Document-Based Lesson Framework
In this study, I sought to effectively integrate various forms of literature into social studies curriculum using Reisman’s (2016) “document-based lesson” framework. This framework was chosen because it does not radically change the structure and style of traditional teaching. Instead, it works to integrate documents, literature, and other forms of sources into a lesson as supplementary materials. The document-based lesson framework includes three components: (1) giving background knowledge, (2) providing a source as well as multiple viewpoints, and (3) whole group discussion of central themes and ideas.
First, Reisman (2016) points out the importance of giving background knowledge on the historical topic of study in order for students to gain a general sense of what they are going to learn. Providing background knowledge can work to activate past knowledge that students may possess. In practice, is achieved by presenting information to students in a format familiar to them, such as a lecture, video, or textbook questions and readings.

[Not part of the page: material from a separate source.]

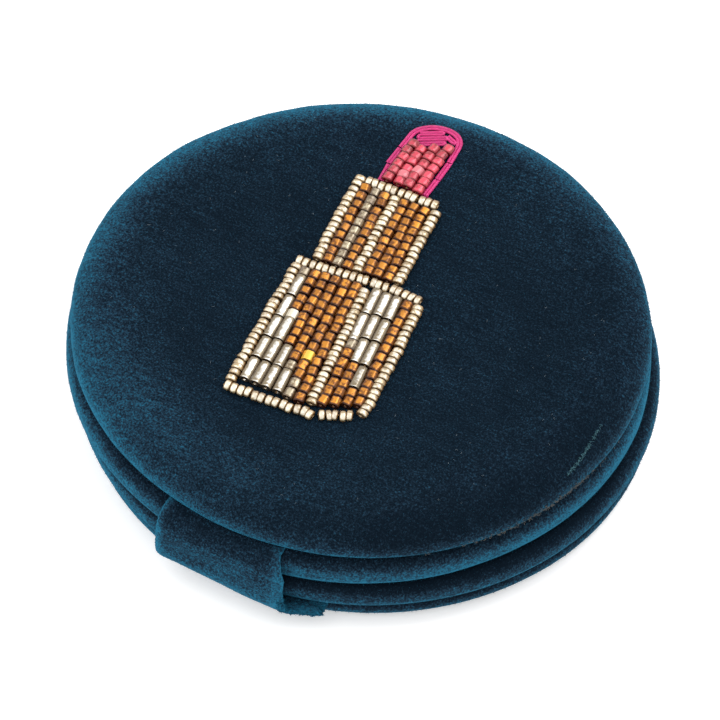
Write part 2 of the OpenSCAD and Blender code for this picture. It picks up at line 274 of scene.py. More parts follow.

Second, when integrating the documents and literature, Reisman (2016) points out the importance of providing documents that maintain various points of view on a topic, which will lead to greater understanding. As mentioned earlier, history is subjective and it is important to teach this to students by providing them with multiple viewpoints on a topic. Reisman and Wineburg (2012) add that it may be necessary for teachers to modify documents to accommodate for struggling readers. They explain that it is vital to preserve the document’s original language, tone, and main ideas, however you can accommodate by simplifying vocabulary and sentence structures.
Lastly, Reisman and Wineburg recommend having a class discussion in order to assess student knowledge and to allow students to assert various claims they have created from the documents and material in the lesson (2012). Monte-Sano (2012) adds that teachers should guide these discussions by asking students what they thought of each text, what the author’s viewpoint was, as well as any opinions or questions that they may have.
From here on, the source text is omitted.